Raw data
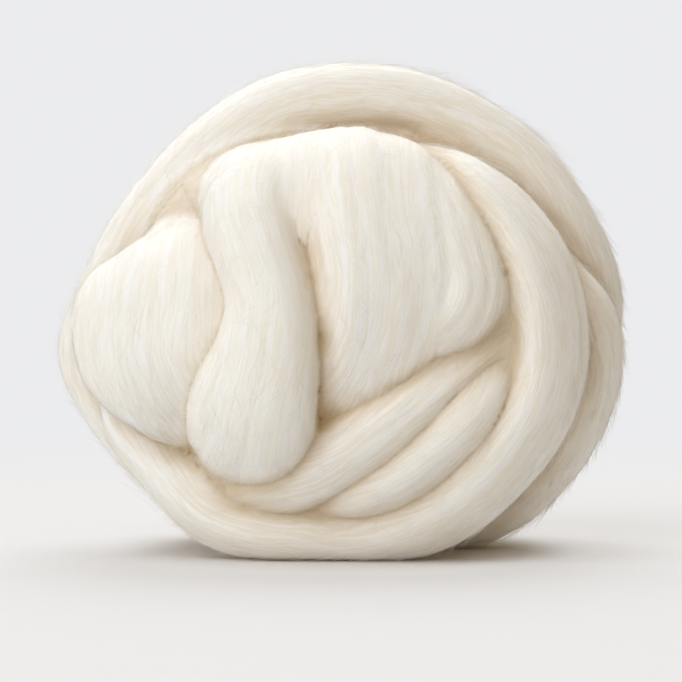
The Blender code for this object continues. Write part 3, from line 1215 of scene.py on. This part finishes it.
def place_on_map(g, given):
    """Where on the map each point of a fibre lies: across the strand a little, and mostly along."""
    way = g.named("way")
    length = given["Length"] * (SHORTEST + LONGER * g.named("reach"))
    slant = (g.named("slant") - 0.5) * 2.0
    slant = slant * g.math("ABSOLUTE", slant) * given["Stray"]
    wave = g.math("SINE", way * BENDS + g.named("phase") * FULL_TURN) * given["Wave"]
    ahead = length * (way - 0.5) * g.math("COSINE", slant)
    aside = length * (way - 0.5) * g.math("SINE", slant) + wave
    per_unit = 1 / (SHEET * MM)
    return g.vector("ADD", g.named("root", "FLOAT_VECTOR"), g.xyz(ahead * per_unit, aside * per_unit))


def laid_on_skin(g, given, laid):
    """The lines lying on the skin, without the points that fall off the map."""
    place = place_on_map(g, given)

    def on_skin(field):
        inputs = {
            "Mesh": given["Skin"],
            "Value": field,
            "UV Map": g.named("OFBake", "FLOAT_VECTOR"),
            "Sample UV": place,
        }
        node = g.node("GeometryNodeSampleUVSurface", {"data_type": "FLOAT_VECTOR"}, inputs)
        return Value(g, node.outputs["Value"]), Value(g, node.outputs["Is Valid"])

    seen, _ = on_skin(g.xyz(g.named("open")))
    position, on_map = on_skin(g.value("GeometryNodeInputPosition"))
    normal, _ = on_skin(g.value("GeometryNodeInputNormal"))
    way = g.named("way")
    middle = way * 2.0 - 1.0
    bow = 1.0 - middle * middle * DIVE
    loose = way ** 2.0 * (LEAST_RISE + g.named("height") * g.named("height"))
    lift = given["Lift"] * bow + given["Free end"] * loose
    x, y, z = g.parts(g.vector("ADD", position, g.scaled(normal, lift)))
    above_floor = g.math("MAXIMUM", z, given["Thickness"] * 0.6)
    laid = g.store(laid, "open", g.parts(seen)[0])
    laid = g.store(laid, "skin normal", normal, "FLOAT_VECTOR")
    laid = g.store(laid, "off map", 1.0 - on_map)
    inputs = {"Geometry": laid, "Position": g.xyz(x, y, above_floor)}
    laid = g.value("GeometryNodeSetPosition", (), inputs)
    inputs = {"Geometry": laid, "Selection": g.named("off map")}
    return g.value("GeometryNodeDeleteGeometry", {"domain": "POINT"}, inputs)


print("a fibre is", SHORTEST, "to", SHORTEST + LONGER, "times as long as it is asked to be")

# %% [markdown]
# ## From a line to a fibre
#
# A tube with three sides costs the fewest faces. Shaded by its own normals it would look like a
# wire, dark on one side, while a real fibre is so fine that it takes the light of the wool round
# it. So its normals are turned towards the skin's. Every fibre also gets a small cell of its own
# on the map.

# %% Tubes, and the whole tree
TAPER = 1.02  # slightly over 1, so that the tips keep a little girth
CELLS = 80.0  # cells along each side of the map, used again when there are more fibres
MARGIN = 0.1  # of a cell


def tubes_along(g, given, laid):
    """A thin three-sided tube along each line, shaded almost as the skin under it is."""
    profile = g.value("GeometryNodeCurvePrimitiveCircle", (), {"Resolution": 3, "Radius": 1.0})
    profile = g.store(profile, "side", g.value("GeometryNodeSplineParameter", (), (), "Factor"))
    from_middle = g.math("ABSOLUTE", g.named("way") * 2.0 - 1.0)
    girth = given["Thickness"] * 0.5 * (TAPER - from_middle ** 3.0)
    inputs = {"Curve": laid, "Profile Curve": profile, "Scale": girth, "Fill Caps": True}
    tubes = g.value("GeometryNodeCurveToMesh", (), inputs)
    own_normal = g.value("GeometryNodeInputNormal", (), (), "Normal")
    rounded = g.scaled(own_normal, 1 - given["Flatness"])
    flat = g.scaled(g.named("skin normal", "FLOAT_VECTOR"), given["Flatness"])
    tubes = g.value("GeometryNodeSetShadeSmooth", (), {"Geometry": tubes})
    normal = g.vector("NORMALIZE", g.vector("ADD", rounded, flat))
    settings = {"mode": "FREE", "domain": "POINT"}
    return g.value("GeometryNodeSetMeshNormal", settings, {"Mesh": tubes, "Custom Normal": normal})


def cell_on_map(g):
    """The fibre's own small cell of the map, filled from one margin to the other."""
    number = g.named("number")
    column = g.math("FLOORED_MODULO", number, CELLS)
    row = g.math("FLOORED_MODULO", g.math("FLOOR", number / CELLS), CELLS)
    filled = 1 - 2 * MARGIN
    u = (column + MARGIN + g.named("side") * filled) / CELLS
    v = (row + MARGIN + g.named("way") * filled) / CELLS
    return g.xyz(u, v)


def fibre_tree():
    """The whole tree, from the skin that it is given to the fibres."""
    tree = bpy.data.node_groups.new("fibres", "GeometryNodeTree")
    tree.interface.new_socket("Skin", in_out="INPUT", socket_type="NodeSocketGeometry")
    for name, kind, default in INPUTS:
        socket = tree.interface.new_socket(name, in_out="INPUT", socket_type=kind)
        if default is not None:
            socket.default_value = default
    tree.interface.new_socket("Fibres", in_out="OUTPUT", socket_type="NodeSocketGeometry")
    g = FibreGraph(tree)
    group = g.node("NodeGroupInput")
    given = {socket.name: Value(g, socket) for socket in group.outputs if socket.name}
    laid = laid_on_skin(g, given, lines_from(g, given, roots_on(g, given)))
    tubes = g.store(tubes_along(g, given, laid), "OFBake", cell_on_map(g), "FLOAT2", "CORNER")
    tubes = g.value("GeometryNodeSetMaterial", (), {"Geometry": tubes, "Material": given["Finish"]})
    tubes = g.value("GeometryNodeRealizeInstances", (), {"Geometry": tubes})
    end = g.node("NodeGroupOutput")
    g.plug(end.inputs["Fibres"], tubes)
    return tree


fibres = fibre_tree()
print("the fibre tree has", len(fibres.nodes), "nodes")

# %% [markdown]
# ## Colour of the fibres
#
# Each fibre has a random number of its own from the tree, called pale. It sets how light the fibre
# is, so that neighbours differ a little, as they do in wool from more than one sheep. A single
# fibre is too thin for light to spread in it, so this finish has no subsurface scattering.

# %% Fibre finish
LOOSE_DARK = (0.80, 0.74, 0.62, 1.0)
LOOSE_LIGHT = (1.0, 0.99, 0.97, 1.0)


def fibre_wool(name, dark, light):
    """Wool for fibres, each somewhere between the two colours, with painted crease shade."""
    material = bpy.data.materials.new(name)
    shader = shader_of(material)
    g = Graph(material.node_tree)
    colour = g.colour(dark, light, g.attribute("pale"))
    # The same painted crease shade, from the openness of the skin under each fibre.
    g.plug(shader.inputs["Base Color"], with_painted_crease_shade(g, colour))
    rough_and_soft(shader, 0.0)
    return material


loose_wool = fibre_wool("loose fibres", LOOSE_DARK, LOOSE_LIGHT)
print("finish of the fibres:", loose_wool.name)

# %% [markdown]
# ## Four kinds of fibre
#
# Fuzz is the short nap all over the ball, and down is shorter and finer and fills the gaps in it.
# The halo stands further off and softens the outline, and flyaways are the few long hairs. Real
# fibres are several times thinner than these, and there are far more of them than a mesh can hold.
# A fibre this thick would throw a shadow like a thread's, so none of them throws one.

# %% Growing the fibres
ALL_KINDS = {"Lift": 0.1 * MM, "Finish": loose_wool}
KINDS = {
    "fuzz": {
        "Per square metre": 150000.0, "Length": 7.0 * MM, "Thickness": 0.07 * MM,
        "Free end": 2.4 * MM, "Stray": 1.4, "Wave": 0.3 * MM, "Points": 4, "Seed": 31,
        "Flatness": 0.5,
    },
    "down": {
        "Per square metre": 180000.0, "Length": 4.5 * MM, "Thickness": 0.04 * MM,
        "Free end": 1.2 * MM, "Stray": 1.5, "Wave": 0.2 * MM, "Points": 3, "Seed": 51,
        "Flatness": 0.6,
    },
    "halo": {
        "Per square metre": 140000.0, "Length": 8.0 * MM, "Thickness": 0.05 * MM,
        "Free end": 3.2 * MM, "Stray": 1.6, "Wave": 0.6 * MM, "Points": 4, "Seed": 61,
        "Flatness": 0.5,
    },
    "flyaways": {
        "Per square metre": 16000.0, "Length": 24.0 * MM, "Thickness": 0.06 * MM,
        "Free end": 4.0 * MM, "Stray": 1.0, "Wave": 1.6 * MM, "Points": 11, "Seed": 41,
        "Flatness": 0.3,
    },
}
KEPT = ("position", "OFBake", "pale", "open", "material_index", "sharp_face", "custom_normal")


def grown(piece_name, skin, sizes):
    """The fibres that the tree grows on this skin, as a plain mesh of their own."""
    holder = bpy.data.objects.new(piece_name + " holder", skin.data)
    bpy.context.scene.collection.objects.link(holder)
    modifier = holder.modifiers.new("fibres", "NODES")
    modifier.node_group = fibres
    sockets = [item for item in fibres.interface.items_tree if item.in_out == "INPUT"]
    keys = {socket.name: socket.identifier for socket in sockets}
    for name, value in {**ALL_KINDS, **sizes}.items():
        modifier[keys[name]] = value
    grown_on = holder.evaluated_get(bpy.context.evaluated_depsgraph_get())
    mesh = bpy.data.meshes.new_from_object(grown_on)
    mesh.name = piece_name
    bpy.data.objects.remove(holder)
    for name in [attribute.name for attribute in mesh.attributes]:
        if name not in KEPT and not name.startswith("."):
            mesh.attributes.remove(mesh.attributes[name])
    piece = bpy.data.objects.new(piece_name, mesh)
    bpy.context.scene.collection.objects.link(piece)
    piece.visible_shadow = False
    mesh.calc_loop_triangles()
    print(piece_name, "has", len(mesh.loop_triangles), "triangles")
    return piece


grown_pieces = [grown(kind, wool_skin, sizes) for kind, sizes in KINDS.items()]

# %% [markdown]
# ## Putting the pieces on the part
#
# The ball is one solid in the part. All these pieces stand for it and move with it.

# %% Pieces on the part
pieces = [wool_skin, *grown_pieces]
for piece in pieces:
    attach(piece, "root")
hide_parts("roving_ball")
print(len(pieces), "pieces")

# %% [markdown]
# ## The floor
#
# The ball stands on a plain pale floor that fades out into an even pale surround. In a bright room
# the light that comes back from walls and ceiling keeps a shadow on such a floor very light. Lamps
# enough for that would flatten the ball, so the floor itself glows a little instead, everywhere
# but right under the ball, and is darker by as much.

# %% Floor
FLOOR_RADIUS = 0.75  # in metres, like the two spans below
FADE = (0.05, 0.7)  # the floor fades out between these distances from the middle
GLOW = (0.046, 0.066)  # it starts to glow between these
UNDER_BALL = (0.76, 0.75, 0.74, 1.0)
AROUND = (0.42, 0.415, 0.41, 1.0)
NO_GLOW = (0.0, 0.0, 0.0, 1.0)
SOFT_GLOW = (0.34, 0.34, 0.34, 1.0)


def over(g, distance, span, near, far):
    """A value that turns softly from near to far over this span of distance."""
    inputs = {
        "Value": distance, "From Min": span[0], "From Max": span[1], "To Min": near, "To Max": far,
    }
    return g.value("ShaderNodeMapRange", {"interpolation_type": "SMOOTHSTEP"}, inputs)


def floor_finish():
    material = bpy.data.materials.new("pale floor")
    shader = shader_of(material)
    g = Graph(material.node_tree)
    place = g.value("ShaderNodeTexCoord", (), (), "Object")
    distance = g.vector("LENGTH", place, output="Value")
    glow = over(g, distance, GLOW, 0.0, 1.0)
    g.plug(shader.inputs["Base Color"], g.colour(UNDER_BALL, AROUND, glow))
    g.plug(shader.inputs["Emission Color"], g.colour(NO_GLOW, SOFT_GLOW, glow))
    shader.inputs["Emission Strength"].default_value = 1.0
    shader.inputs["Roughness"].default_value = 0.9
    g.plug(shader.inputs["Alpha"], over(g, distance, FADE, 1.0, 0.0))
    return material


floor_mesh = bpy.data.meshes.new("floor")
bm = bmesh.new()
bmesh.ops.create_circle(bm, cap_ends=True, segments=96, radius=FLOOR_RADIUS)
bm.to_mesh(floor_mesh)
bm.free()
floor_mesh.materials.append(floor_finish())
floor = bpy.data.objects.new("floor", floor_mesh)
bpy.context.scene.collection.objects.link(floor)
print("floor, m across:", 2 * FLOOR_RADIUS)

# %% [markdown]
# ## Light
#
# One large soft window at the front left does most of the work. A skylight behind the ball
# brightens its top and edges, and a weak lamp stands for the rest of the room. The surround does
# two jobs, which a Light Path node tells apart: the camera sees it nearly white, and what it gives
# to the wool is weaker and warm, as light is that has been on wool before.

# %% Surround and lamps
SEEN_COLOUR = (0.982, 0.985, 1.0, 1.0)
GIVEN_COLOUR = (1.0, 0.79, 0.50, 1.0)
SEEN_STRENGTH = 0.85
GIVEN_STRENGTH = 0.33
AIM = Vector((0, 0, 0.06))  # all the lamps point at the ball's middle
WINDOW_LIGHT = (0.85, 0.905, 1.0)
SKY_LIGHT = (0.87, 0.915, 1.0)

scene = bpy.context.scene
world = bpy.data.worlds.new("pale surround")
scene.world = world
world.use_nodes = True
g = Graph(world.node_tree)
background = world.node_tree.nodes["Background"]
seen = g.value("ShaderNodeLightPath", (), (), "Is Camera Ray")
g.plug(background.inputs["Color"], g.colour(GIVEN_COLOUR, SEEN_COLOUR, seen))
g.plug(background.inputs["Strength"], GIVEN_STRENGTH + seen * (SEEN_STRENGTH - GIVEN_STRENGTH))


def lamp(name, place, size, watts, colour):
    """A round soft lamp that points at the ball."""
    light = bpy.data.lights.new(name, "AREA")
    light.shape = "DISK"
    light.size = size
    light.energy = watts
    light.color = colour
    holder = bpy.data.objects.new(name, light)
    scene.collection.objects.link(holder)
    holder.location = place
    holder.rotation_euler = (AIM - holder.location).to_track_quat("-Z", "Y").to_euler()


lamp("window", (-0.8, -0.95, 0.85), 1.6, 17.4, WINDOW_LIGHT)
lamp("skylight", (0.05, 0.75, 1.15), 1.2, 14.5, SKY_LIGHT)
lamp("room", (0.6, -0.6, 1.35), 1.2, 2.8, SKY_LIGHT)
scene.view_settings.view_transform = "Standard"
scene.cycles.diffuse_bounces = 8  # white wool passes light on many times
print("lamps:", [light.name for light in bpy.data.lights])

# %% [markdown]
# ## The camera
#
# The photograph was taken from just above the floor, level, with a long lens, so the ball's
# outline hardly shows any perspective.

# %% The camera
camera_data = bpy.data.cameras.new("camera")
camera_data.lens = 119
camera_data.sensor_width = 36
camera = bpy.data.objects.new("camera", camera_data)
scene.collection.objects.link(camera)
camera.location = (-0.0004, -0.6025, 0.0554)
camera.rotation_euler = (math.radians(90), 0, 0)
scene.camera = camera
print("camera", round(-camera.location.y, 3), "m in front of the ball's middle")

# %% [markdown]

Task details
Find each line with the string "this" and copy it out.

Answer below
The Blender code for this object continues. Write part 3, from line 1215 of scene.py on. This part finishes it.
# fibre is too thin for light to spread in it, so this finish has no subsurface scattering.
# A fibre this thick would throw a shadow like a thread's, so none of them throws one.
    """The fibres that the tree grows on this skin, as a plain mesh of their own."""
    """A value that turns softly from near to far over this span of distance."""